### DO THIS
Give back the entire listing verbatim.

### PROVIDED DATA
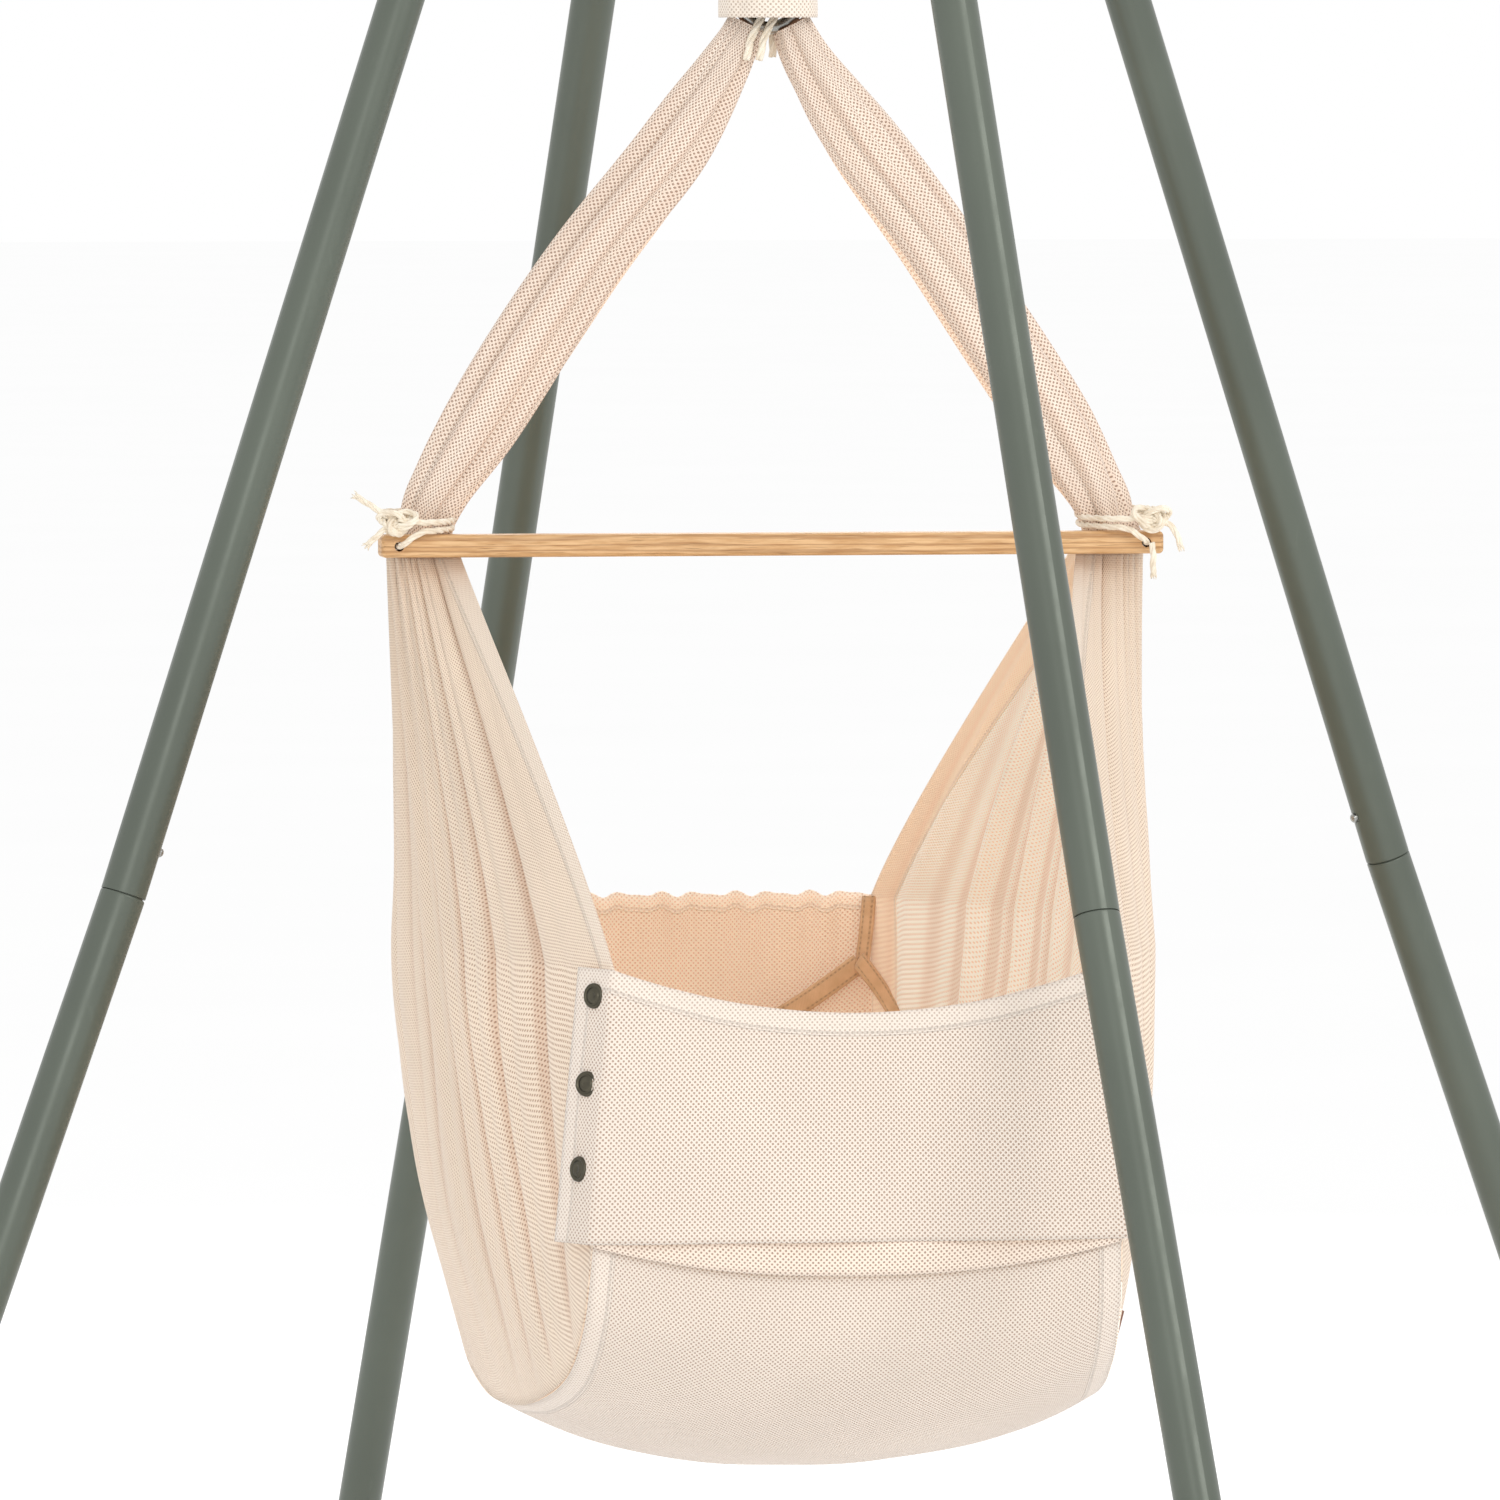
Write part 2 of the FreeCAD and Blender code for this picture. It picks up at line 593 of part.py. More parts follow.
def scallops(radius, base, high, side):
    """Arcs down one side of the closed turns, seen in the half plane of the axis."""
    turns = int(size("coilTurns"))
    pitch = (high - base) / turns
    edges = []
    for turn in range(turns):
        low = base + turn * pitch
        middle = Vector(radius + side * pitch * 0.42, 0, low + pitch / 2)
        edges.append(Part.Arc(Vector(radius, 0, low), middle,
                              Vector(radius, 0, low + pitch)).toShape())
    return edges


def build_spring(ring_floor):
    """Closed-coil spring between the swivel and the lower carabiner, and what surrounds it."""
    wire = size("coilWire")
    loop = size("coilLoop") / 2
    loop_wire = wire / 2
    low_wire = size("lowerHookBase") + size("lowerHookHigh") - size("lowerHookWire") / 2
    low_loop = low_wire - loop_wire - size("linkPlay") + loop
    top_loop = ring_floor + loop_wire + size("linkPlay") - loop
    base = low_loop + loop - wire
    high = top_loop - loop + wire
    outer = size("coilOuter") / 2 - 1.2
    inner = size("coilOuter") / 2 - wire + 1.2
    ends = [Part.makeLine(Vector(inner, 0, level_z), Vector(outer, 0, level_z))
            for level_z in (base, high)]
    profile = Part.Wire(Part.__sortEdges__(
        scallops(outer, base, high, 1) + scallops(inner, base, high, -1) + ends))
    turns = Part.Face(profile).revolve(Vector(), UP, 360)
    pieces = []
    for height, cross_height, facing in (
            (low_loop, base + loop_wire, Rotation(ALONG_Y, 90)),
            (top_loop, high - loop_wire, Rotation(ALONG_X, 90))):
        ring = Part.makeTorus(loop, loop_wire)
        ring.Placement = Placement(Vector(0, 0, height), facing)
        cross = Part.makeCylinder(loop_wire - 0.3, 2 * outer - 3,
                                  Vector(-outer + 1.5, 0, cross_height), ALONG_X)
        pieces += [ring, cross]
    spring = turns.multiFuse(pieces)
    feature("spring", spring.removeSplitter())
    build_spring_cover()
    build_safety_cord(low_loop, top_loop)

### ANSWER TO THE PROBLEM
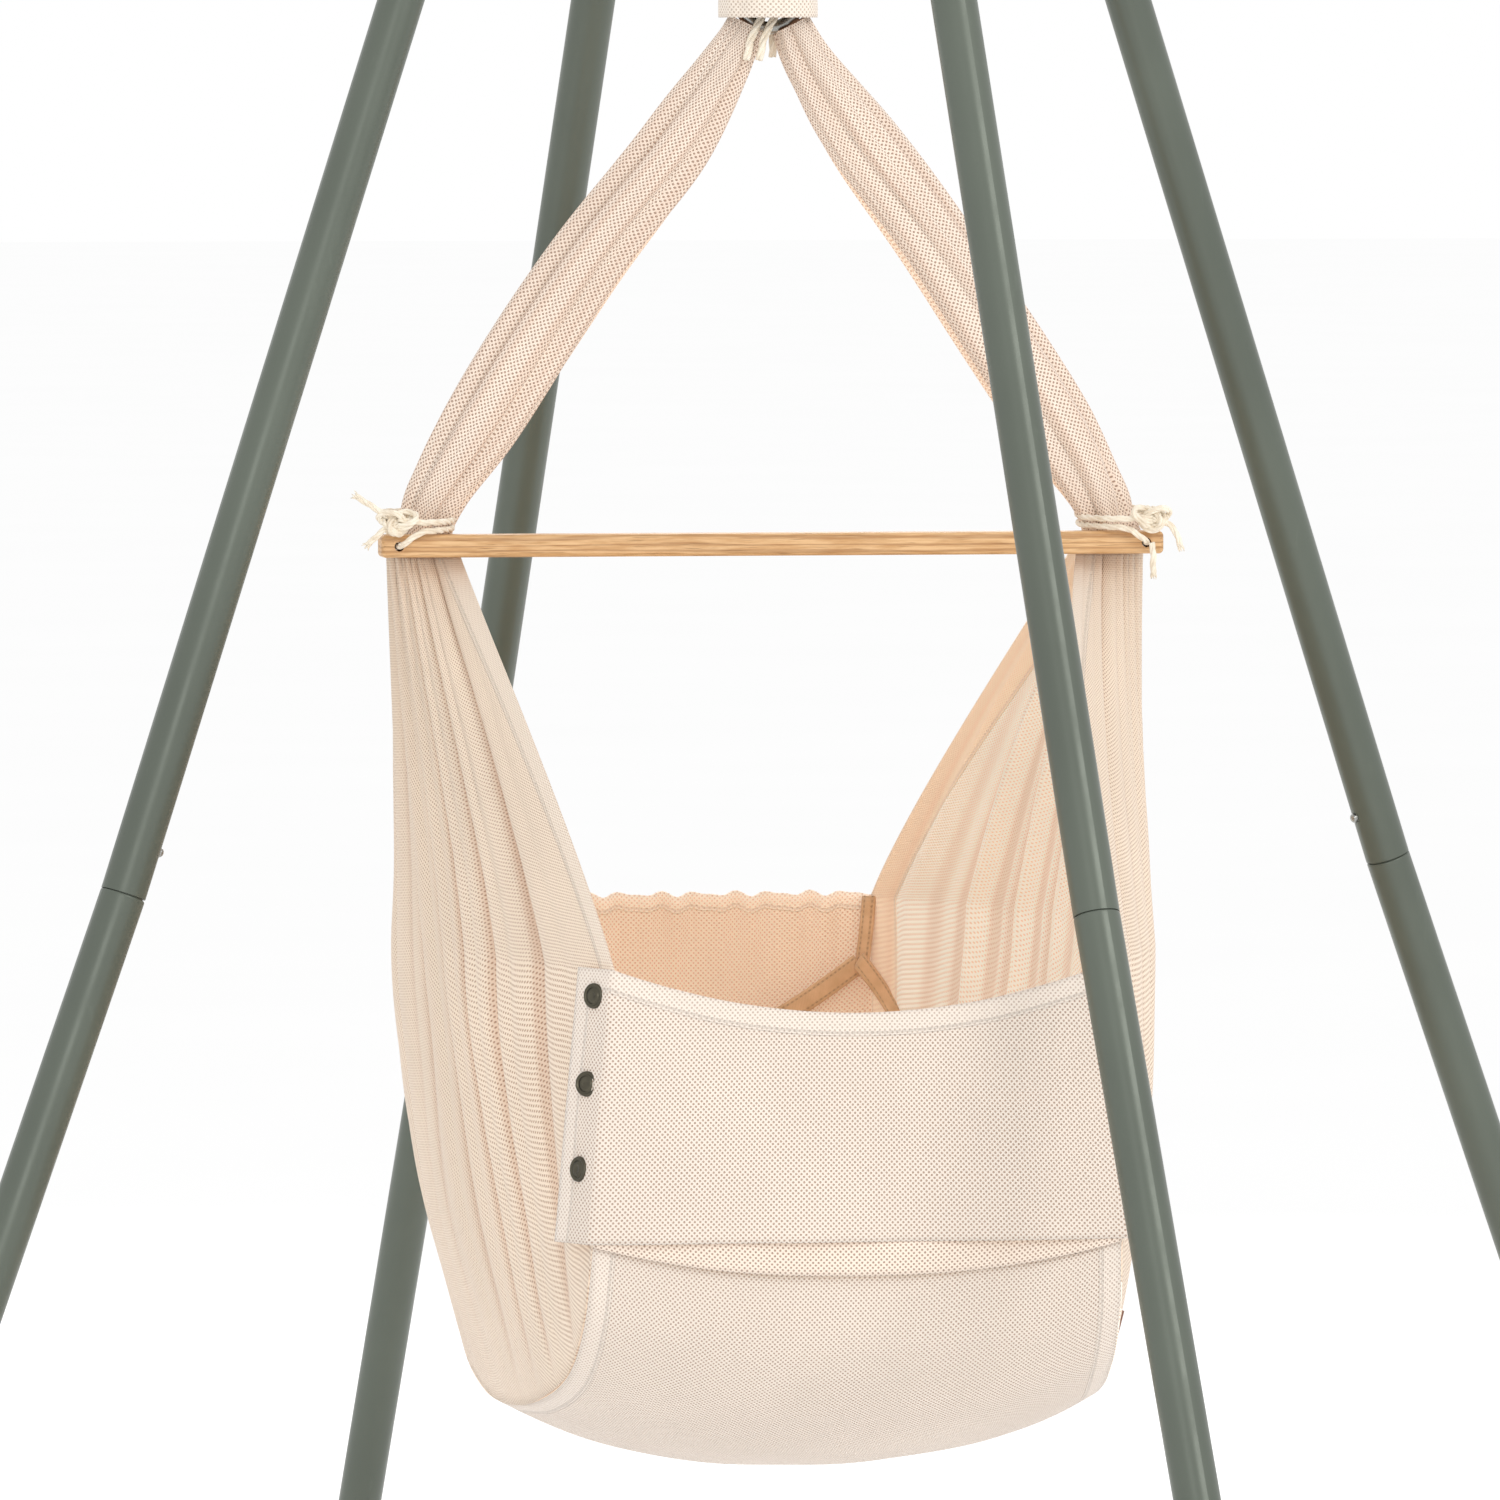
Write part 2 of the FreeCAD and Blender code for this picture. It picks up at line 593 of part.py. More parts follow.
def scallops(radius, base, high, side):
    """Arcs down one side of the closed turns, seen in the half plane of the axis."""
    turns = int(size("coilTurns"))
    pitch = (high - base) / turns
    edges = []
    for turn in range(turns):
        low = base + turn * pitch
        middle = Vector(radius + side * pitch * 0.42, 0, low + pitch / 2)
        edges.append(Part.Arc(Vector(radius, 0, low), middle,
                              Vector(radius, 0, low + pitch)).toShape())
    return edges


def build_spring(ring_floor):
    """Closed-coil spring between the swivel and the lower carabiner, and what surrounds it."""
    wire = size("coilWire")
    loop = size("coilLoop") / 2
    loop_wire = wire / 2
    low_wire = size("lowerHookBase") + size("lowerHookHigh") - size("lowerHookWire") / 2
    low_loop = low_wire - loop_wire - size("linkPlay") + loop
    top_loop = ring_floor + loop_wire + size("linkPlay") - loop
    base = low_loop + loop - wire
    high = top_loop - loop + wire
    outer = size("coilOuter") / 2 - 1.2
    inner = size("coilOuter") / 2 - wire + 1.2
    ends = [Part.makeLine(Vector(inner, 0, level_z), Vector(outer, 0, level_z))
            for level_z in (base, high)]
    profile = Part.Wire(Part.__sortEdges__(
        scallops(outer, base, high, 1) + scallops(inner, base, high, -1) + ends))
    turns = Part.Face(profile).revolve(Vector(), UP, 360)
    pieces = []
    for height, cross_height, facing in (
            (low_loop, base + loop_wire, Rotation(ALONG_Y, 90)),
            (top_loop, high - loop_wire, Rotation(ALONG_X, 90))):
        ring = Part.makeTorus(loop, loop_wire)
        ring.Placement = Placement(Vector(0, 0, height), facing)
        cross = Part.makeCylinder(loop_wire - 0.3, 2 * outer - 3,
                                  Vector(-outer + 1.5, 0, cross_height), ALONG_X)
        pieces += [ring, cross]
    spring = turns.multiFuse(pieces)
    feature("spring", spring.removeSplitter())
    build_spring_cover()
    build_safety_cord(low_loop, top_loop)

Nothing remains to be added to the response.